Custom Multi-Datacenter Write Concerns
Given a three member replica set with members in two data centers:
- a facility
VAtaggeddc_va - a facility
GTOtaggeddc_gto
Create a custom write concern to require confirmation from two data centers using replica set tags, using the following sequence of operations in the mongo shell:
- Create a replica set configuration JavaScript object
conf:
conf = rs.conf()
- Add tags to the replica set members reflecting their locations:
conf.members[0].tags = { "dc_va": "rack1"}
conf.members[1].tags = { "dc_va": "rack2"}
conf.members[2].tags = { "dc_gto": "rack1"}
rs.reconfig(conf)
{
"ok": 1,
"operationTime": Timestamp(1551431137, 1),
"$clusterTime": {
"clusterTime": Timestamp(1551431137, 1),
"signature": {
"hash": BinData(0, "AAAAAAAAAAAAAAAAAAAAAAAAAAA="),
"keyId": NumberLong(0)
}
}
}
- Create a custom
settings.getLastErrorModessetting to ensure that the write operation will propagate to at least one member of each facility:
conf.settings.getLastErrorModes
{}
conf.settings = { getLastErrorModes: { MultipleDC : { "dc_va": 1, "dc_gto": 1 } } }
rs.reconfig(conf)
{
"ok": 1,
"operationTime": Timestamp(1551431211, 2),
"$clusterTime": {
"clusterTime": Timestamp(1551431211, 2),
"signature": {
"hash": BinData(0, "AAAAAAAAAAAAAAAAAAAAAAAAAAA="),
"keyId": NumberLong(0)
}
}
}
rs.conf().settings.getLastErrorModes
{ "MultipleDC": { "dc_va": 1, "dc_gto": 1 } }
To ensure that a write operation propagates to at least one member of the set in both data centers, use the MultipleDC write concern mode as follows:
db.users.insert( { id: "xyz", status: "A" }, { writeConcern: { w: "MultipleDC" } } )

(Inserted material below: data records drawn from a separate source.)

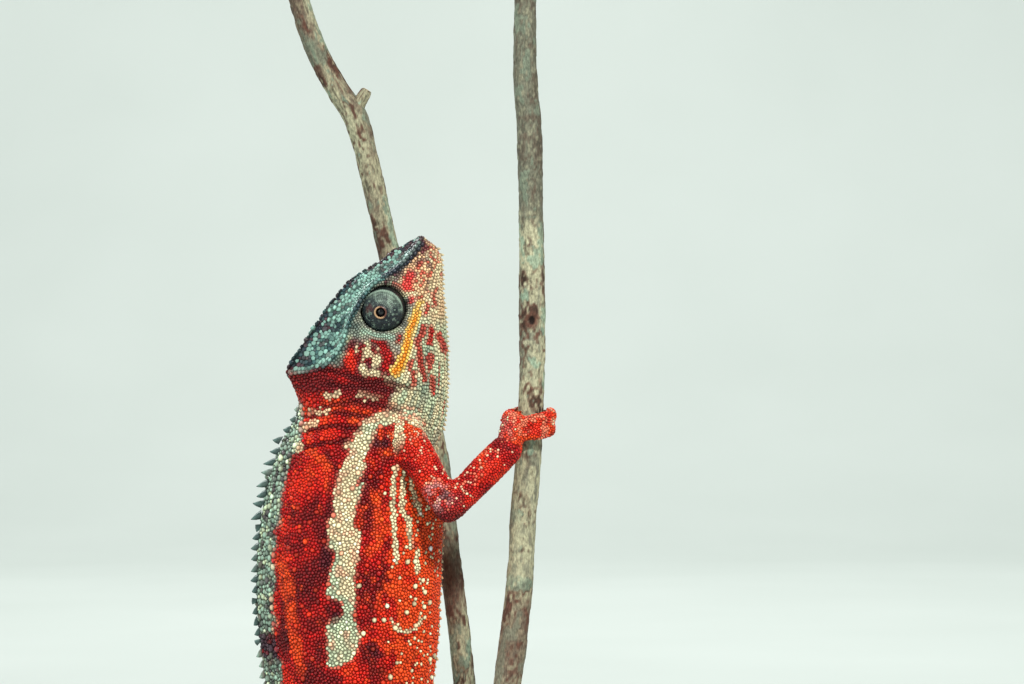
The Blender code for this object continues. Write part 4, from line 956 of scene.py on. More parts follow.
def head_relief(points):
    """How far the head's folds and ridges stand out from the plain form, in millimetres."""
    places = to_head(points)
    ahead, up, out = places.T
    mirrored = np.stack((ahead, up, np.abs(out)), axis=1)
    crest = np.concatenate((np.linspace(-7.6, 36.0, 45)[:, None],
                            keyed(CREST, np.linspace(-7.6, 36.0, 45))), axis=1)
    gap = near_line_3d(mirrored, crest)
    relief = 0.85 * np.exp(-(gap / 1.1) ** 2) - 0.30 * np.exp(-((gap - 2.8) / 1.2) ** 2)
    seen = np.stack((ahead, up * math.cos(HEAD_ROLL) - np.abs(out) * math.sin(HEAD_ROLL)), axis=1)
    casque = up > keyed(CREST, ahead)[:, 0]
    for line in PALE_RIDGES[1:]:
        relief += 0.35 * np.exp(-((line_distance(seen, line) + 0.4) / 0.8) ** 2) * casque
    for line in CASQUE_TROUGHS:
        relief -= 0.28 * np.exp(-(np.maximum(line_distance(seen, line), 0.0) / 0.6) ** 2) * casque
    bumps = noise(points, 1.9, 92) * (up > keyed(CREST, ahead)[:, 0] + 0.8)
    relief += 0.22 * bumps
    middle_ridge = np.exp(-(out / 1.3) ** 2) * (up > 12.0) * smooth_step(24.0, 12.0, ahead)
    relief += 0.5 * middle_ridge * smooth_step(-12.0, -7.0, ahead)
    mouth = np.exp(-((up - MOUTH_LINE) / 0.55) ** 2) * smooth_step(-0.8, 0.6, ahead) * (np.abs(out) > 0.6)
    relief -= 0.45 * mouth
    lips = np.exp(-((up - MOUTH_LINE - 1.5) / 0.9) ** 2) + np.exp(-((up - MOUTH_LINE + 1.4) / 0.9) ** 2)
    relief += 0.22 * lips * smooth_step(-1.0, 1.0, ahead) * (np.abs(out) > 1.5)
    pleats = np.cos(2 * math.pi * np.arctan2(up - 3.0, np.abs(out)) * 10.5 / 1.96)
    relief += 0.15 * pleats * smooth_step(-0.5, -3.0, up) * smooth_step(33.0, 26.0, ahead)
    relief += fold_relief(on_plan(points), CHEEK_FOLDS) * (np.abs(out) > 2.0)
    nostril = np.linalg.norm(mirrored - np.array(NOSTRIL), axis=1)
    relief += 0.25 * np.exp(-((nostril - 1.35) / 0.5) ** 2) - 0.9 * np.exp(-(nostril / 0.75) ** 2)
    for side, sign in SIDE_SIGNS:
        centre = eye_middle(sign)
        gaze = np.array(GAZE[side])
        offset = points - centre
        along = offset @ gaze
        wide = np.linalg.norm(offset - along[:, None] * gaze, axis=1)
        fold = np.exp(-((wide - 7.5) / 0.8) ** 2) * (along > -4.5)
        relief += 0.40 * fold - 0.22 * np.exp(-((wide - 9.0) / 0.6) ** 2) * (along > -4.5)
    return relief


FOLD_LINES = (*NECK_FOLDS, *CHEEK_FOLDS,
              ((-5.0, 226.0, 0.2), (-4.2, 221.0, 0.3), (-2.8, 215.0, 0.2)),
              ((-0.5, 224.0, 0.2), (0.8, 219.0, 0.3), (2.6, 213.0, 0.2)),
              ((-7.0, 224.0, 0.2), (-7.6, 218.0, 0.2), (-7.0, 212.0, 0.1)))


def body_relief(points):
    """Folds of the neck and armpits, and faint ribs."""
    return 0.16 * noise(points * (1.0, 1.0, 1.6), 9.0, 91) + fold_relief(on_plan(points), FOLD_LINES)


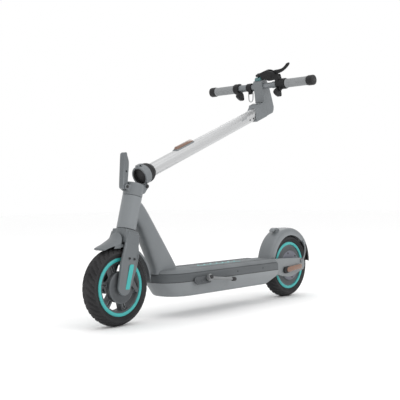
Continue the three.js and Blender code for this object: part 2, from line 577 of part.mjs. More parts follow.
// The cast head: a wide block that grips the stem, and a narrower neck that reaches forward to the bar.
function stemHead(stemRoom) {
  const bottom = 646;
  const top = 779;
  const blockSide = [[11, bottom], [28, bottom], [44, 655], [58, 677], [67, 686], [67, 716], [62, 722],
    [11, 716]];
  const neckSide = [[11, 690], [56, 690], [66, 722], [102, 730], [122, 733], [140, 736], [147, 743],
    [147, 762], [140, 772], [121, top], [56, top], [30, 778], [18, 772], [11, 762]];
  const grip = prismY(blockSide, -HEAD_BLOCK_HALF_WIDTH, HEAD_BLOCK_HALF_WIDTH, 4);
  const neck = prismY(neckSide, -HEAD_NECK_HALF_WIDTH, HEAD_NECK_HALF_WIDTH, 5);
  const stemSocket = rodZ(STEM_X, 0, stemRoom, bottom - 6, STEM_TOP + 6, 32);
  const barSeat = rodY(BAR_X, BAR_Z, BAR_RADIUS + GAP, -60, 60);
  const displaySeat = block(52, 118, -16, 16, top - 8, top + 20);
  const lensBottom = 690;
  const lensTop = 716;
  const lensSeat = block(63, 80, -18, 18, lensBottom, lensTop);
  const head = cut(joined(grip, neck), stemSocket, barSeat, displaySeat, lensSeat);
  add(stem, "stem_head", head, GREY_PAINT);
  const lens = block(63 + GAP, 68, GAP - 18, 18 - GAP, lensBottom + GAP, lensTop - GAP);
  add(stem, "headlight_lens", lens, LENS);
  const buttonX = 106;
  const buttonRadius = 5;
  const screenBottom = top - 8 + GAP;
  const buttonRoom = rodZ(buttonX, 0, buttonRadius + GAP, top - 12, top + 20, 20);
  const screen = cut(block(52.3, 117.7, -15.7, 15.7, screenBottom, top + 2), buttonRoom);
  add(stem, "display", screen, BLACK_PLASTIC);
  add(stem, "power_button", rodZ(buttonX, 0, buttonRadius, top - 6, top + 4, 20), BLACK_PLASTIC);
  const housingSide = [[147.3, 742], [156, 744], [159, 750], [159, 772], [155, 776], [147.3, 770]];
  add(stem, "front_housing", prismY(housingSide, -13, 14, 1.5), TEAL_GREY);
}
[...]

WriteResult({ "nInserted": 1 })
Tag Sets and Custom Write Concern Behavior
The numeric value in the custom getLastErrorModes write concern refers to the number of unique tag values (in the associated replica set tag) required to satisfy the write concern.

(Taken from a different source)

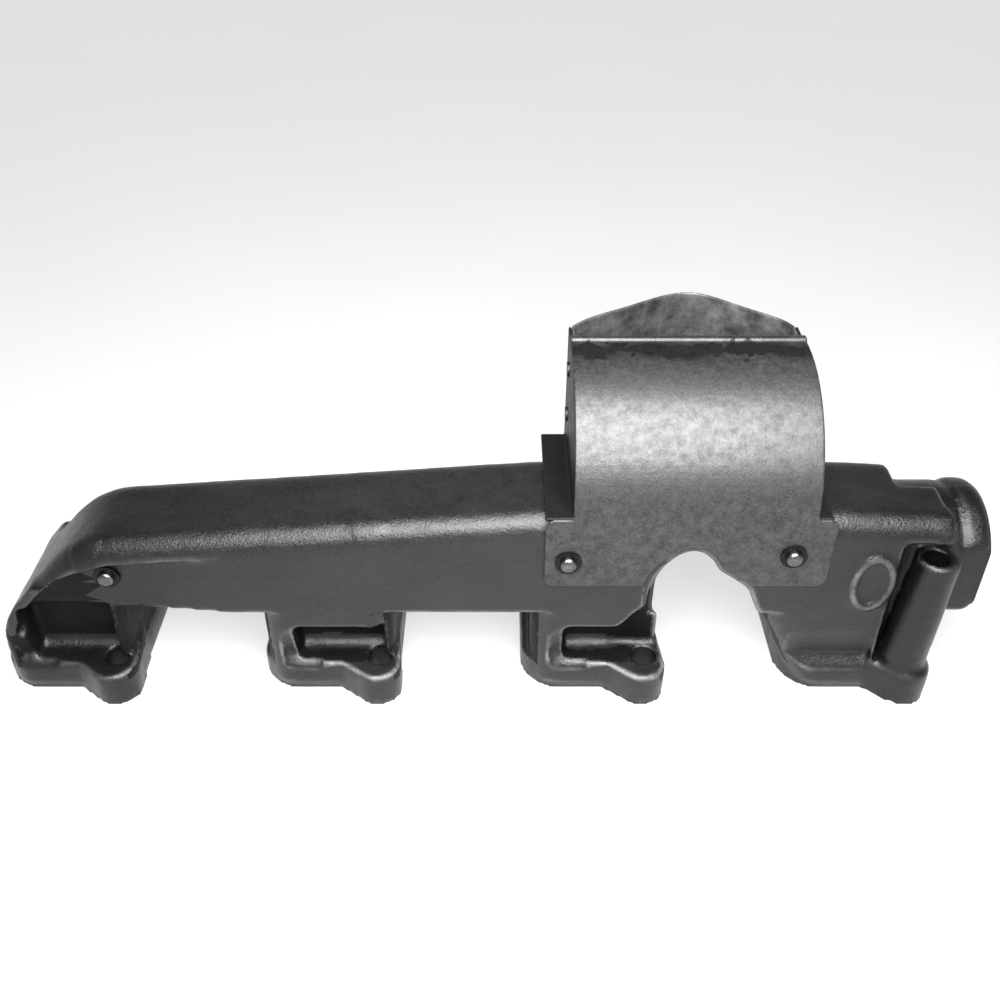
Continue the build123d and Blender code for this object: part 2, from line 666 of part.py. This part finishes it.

For example, given the following tag set configuration:
conf = rs.conf()
conf.members[0].tags = { "dc": "east", "production": "node-1" }
conf.members[1].tags = { "dc": "east", "production": "node-2" }
conf.members[2].tags = { "dc": "east", "production": "node-3" }
rs.reconfig(conf)
The custom write concern productionWriteConcern defined below is satisfied if the write propagates to the three replica set members since across the three members, the production tag contains three unique values:
conf.settings = {
getLastErrorModes: {
productionWriteConcern : { "production": 3 }
}
}
However, the following custom write concern dcWriteConcern can never succeed:
conf.settings = {
getLastErrorModes: {
dcWriteConcern : { "dc": 3 } // this will never succeed
}
}
This is because the dc tag does not contain three unique values, but rather a single tag/value repeated three times across the replica set members (i.e. {"dc": "east"}). Therefore the custom write concern setting of {"dc": 3} will never be satisfied.